My world consists these days in the maelstrom of love, passion, understanding, human nature, and truth. I’ve thought about it for a bit, and I’m totally fine being thoroughly unable to accurately define any of those terms in a relatively small space. Then, I think about the fact that those things are swirling together, and defining them while attempting to overcome the contiguity they share with other ideas and impressions, the causes and effects of their existence or absence, and the resemblances they have to the constant stream of my impressions, and I wind up in awe at the state of the human character.
I understand why people drink.
I understand why people do drugs.
When you let the mind run free and wild, it overwhelms itself… easily.
Most people learn to curb this complete mental freedom that we all have through their training as children—and you’d better believe that everything that happens to you in school and at home is training.
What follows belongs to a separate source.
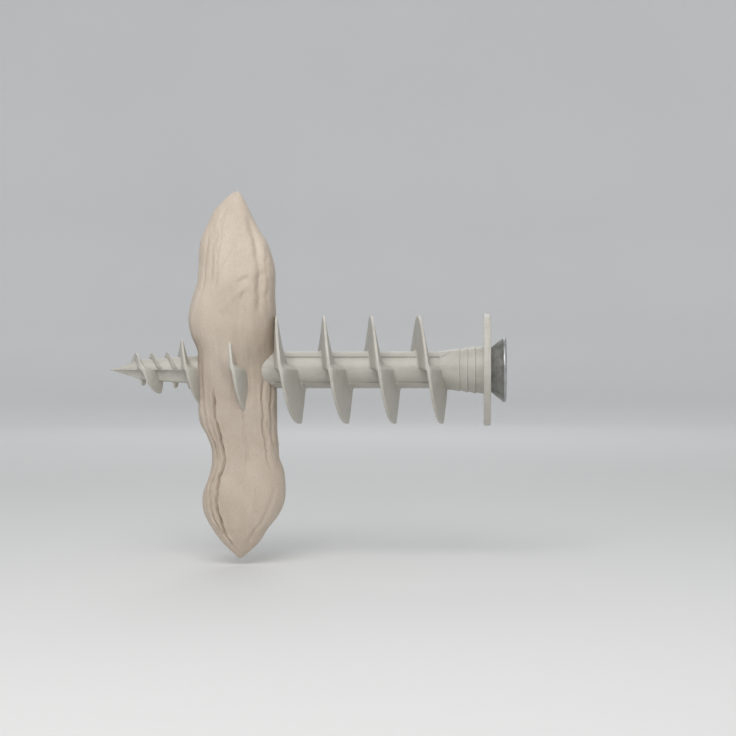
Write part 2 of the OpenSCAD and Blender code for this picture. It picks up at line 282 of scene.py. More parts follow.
def face_turn(a, r, share, side):
    """Angle whose place along the axis a blade's face takes; side -1 faces the point and 1 the flange.

    The mould parts at z = 0. Where a face would lean over on its way to that plane, the moulding is
    filled straight along Z, and the step that this leaves at the plane is eased.
    """
    base = 180 * math.floor(a / 180)
    b = math.radians(a - base)
    hidden = math.degrees(math.asin(clamp(share) * math.sin(b)))
    height = r * math.cos(b) / min(1.0, r / BARREL_R)
    if side < 0:
        return mix(a, max(A_START, base + hidden), smooth((height + 0.6) / 1.1))
    return mix(a, min(A_STOP, base + 180 - hidden), smooth((1.35 - height) / 1.45))


def blade_section(top, a, base, embed, rim, thick, fillet):
    """A blade's cross-section at angle a: filleted foot, tapered faces and a rim with eased edges.

    thick holds the half thickness at the foot towards the point and towards the flange, and at the rim.
    """
    back_foot, front_foot, edge = thick
    tall = max(0.12, rim - base)
    fillet = min(fillet, 0.35 * tall)
    edge = min(edge, 0.45 * tall)
    bevel = min(0.13, 0.6 * edge)
    crown = rim - bevel

    def flank(side):
        foot = back_foot if side < 0 else front_foot
        rows = [(foot + fillet, embed)]
        for t in (0, 18, 36, 54, 72, 90):
            c, n = math.cos(math.radians(t)), math.sin(math.radians(t))
            rows.append((foot + fillet * (1 - n), base + fillet * (1 - c)))
        low = base + fillet
        for t in (0.14, 0.28, 0.42, 0.56, 0.7, 0.85, 1.0):
            rows.append((mix(foot, edge, t**1.4), mix(low, crown, t)))
        for t in (22, 45, 68, 90):
            c, n = math.cos(math.radians(t)), math.sin(math.radians(t))
            rows.append((edge - bevel * (1 - c), crown + 0.8 * bevel * n))
        out = []
        for u, r in rows:
            # The end under the anchor is cut off flat, just past the plane y = 0
            turn = a
            if a > 170 and r > 4.3:
                stop = 180 + math.degrees(math.asin(0.75 / r))
                turn = 170 + (a - 170) * (stop - 170) / (A_STOP - 170)
            x = top + LEAD * face_turn(turn, r, r / rim, side) / 360
            # The filled undercuts have a little draft, so they narrow towards the parting plane
            draft = 0.6 * clamp(1 - r / rim) * clamp(1 - abs(r * math.cos(math.radians(turn))) / BARREL_R)
            out.append(around(x + side * (u - draft), r, turn))
        return out

    front, back = flank(1), flank(-1)
    tip = np.array(front[-1]) + np.array(back[-1])
    crest = np.array(around(0, rim, a if a <= 170 else 170 + (a - 170) * 0.66))
    crest[0] = tip[0] / 2
    if a > 170:
        scale = rim / math.hypot(tip[1] / 2, tip[2] / 2)
        crest[1], crest[2] = tip[1] / 2 * scale, tip[2] / 2 * scale
    return front + [tuple(crest)] + back[::-1]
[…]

They learn to focus on certain things. They are taught that some things are important while some things aren’t. They are shown what it means to love every day they watch their parents interact. Passion is illustrated through the media, the relations, and the relationships that are seen every day. Understanding is reached whenever I am told it has been reached, whether that’s a test score, a light bulb moment, or a goal being reached. Human nature is constantly being monitored, constantly updated, and it is in our nature to be nurtured while nurturing our nature—that whole argument is stupid… not ignorant: stupid. Truth is the combination of individual theory and practice (and I’m going to leave it there because it would take a lot more space to try to define it), but it is seen and felt periodically enough to not give up on it completely.
Currently, I am teaching English as a second language in South Korea, and I have had the unique opportunity to observe some cultural phenomena that are highlighted by similar phenomena in the USA.
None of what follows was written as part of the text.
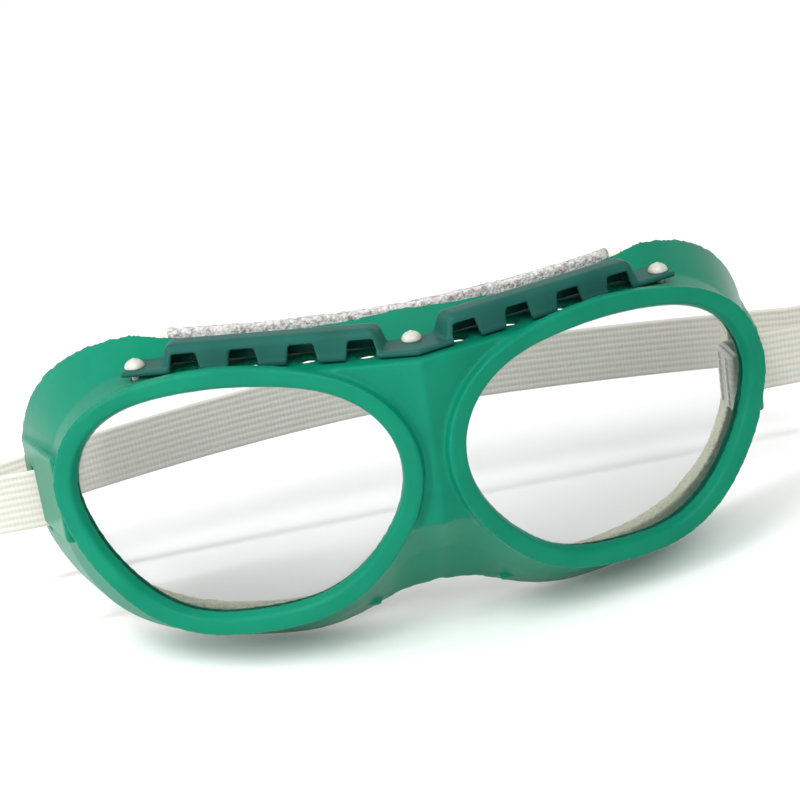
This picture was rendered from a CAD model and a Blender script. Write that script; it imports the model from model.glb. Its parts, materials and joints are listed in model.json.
import json
import math

import bmesh
import bpy
from mathutils import Matrix, Vector, noise


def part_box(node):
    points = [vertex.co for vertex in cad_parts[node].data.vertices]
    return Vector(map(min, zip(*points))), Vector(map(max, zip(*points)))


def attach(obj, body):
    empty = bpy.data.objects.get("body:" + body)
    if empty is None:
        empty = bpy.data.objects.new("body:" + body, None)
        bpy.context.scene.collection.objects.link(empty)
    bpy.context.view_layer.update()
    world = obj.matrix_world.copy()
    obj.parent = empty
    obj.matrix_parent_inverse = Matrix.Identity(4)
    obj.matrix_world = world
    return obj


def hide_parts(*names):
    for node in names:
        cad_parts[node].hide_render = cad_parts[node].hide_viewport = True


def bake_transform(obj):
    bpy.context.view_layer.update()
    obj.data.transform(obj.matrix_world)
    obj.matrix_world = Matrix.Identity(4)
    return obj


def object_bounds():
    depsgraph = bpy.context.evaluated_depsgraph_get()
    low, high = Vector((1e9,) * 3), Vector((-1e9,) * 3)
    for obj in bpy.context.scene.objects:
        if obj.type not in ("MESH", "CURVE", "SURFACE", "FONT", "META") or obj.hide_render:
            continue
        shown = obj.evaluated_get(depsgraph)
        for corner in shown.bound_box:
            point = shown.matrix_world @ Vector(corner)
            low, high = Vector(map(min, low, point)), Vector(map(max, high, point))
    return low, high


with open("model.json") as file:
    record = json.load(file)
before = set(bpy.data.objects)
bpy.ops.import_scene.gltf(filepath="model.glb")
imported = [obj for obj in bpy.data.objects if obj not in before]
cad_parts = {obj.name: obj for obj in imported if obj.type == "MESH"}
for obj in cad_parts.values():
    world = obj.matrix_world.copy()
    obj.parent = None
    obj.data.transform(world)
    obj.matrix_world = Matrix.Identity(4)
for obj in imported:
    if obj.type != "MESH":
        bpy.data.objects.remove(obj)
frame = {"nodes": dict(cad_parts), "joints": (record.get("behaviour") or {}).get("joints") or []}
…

Korean children are taught to abhor failing. This cannot be stressed enough, so I will illustrate it. When I first arrived here, I would give a test or quiz, and fifteen minutes later check up on how things were going. Sometimes, if a Korean child doesn’t know the answer to number 1, they stop, having failed, and will not simply skip it and go to the next one. Any inability that they have is an automatic failure and they get that deer in headlights look we are all so aware of because they know they are in the process of failing.
American children are taught that sometimes it’s okay to fail, which always registers as: failing is fine. We lower our standards so that they’re not failing, but this is a backhanded way to say that failing is acceptable because we can always change the standards by which we’re held. You have only to see the educational standards of the United States stacked up against the rest of the first world—what an awful denomination, and I have no doubt that you will see what I mean.
The problem, as I see it, with both of these systems is that the focus is entirely wrong. In the first place, it teaches students that failure exists. Failure can only be the unachieved goal set for a person by somebody who is not that person. When I set a goal for myself, it’s a want. When somebody else sets it for me, it’s an external expectation. When I don’t achieve somebody else’s goal, I don’t get them what they want. When I don’t achieve my goal, I don’t get what I want. That’s it. I haven’t failed anything.
Doesn’t that sound a lot like: the only failure is not trying?
Yes.
That’s because (with a slight modification): in every genuine attempt involving legitimate effort, progress is always achieved, even if it looks like a regression. Attempt to love, attempt to feel passion, attempt to understand human nature, and attempt truth.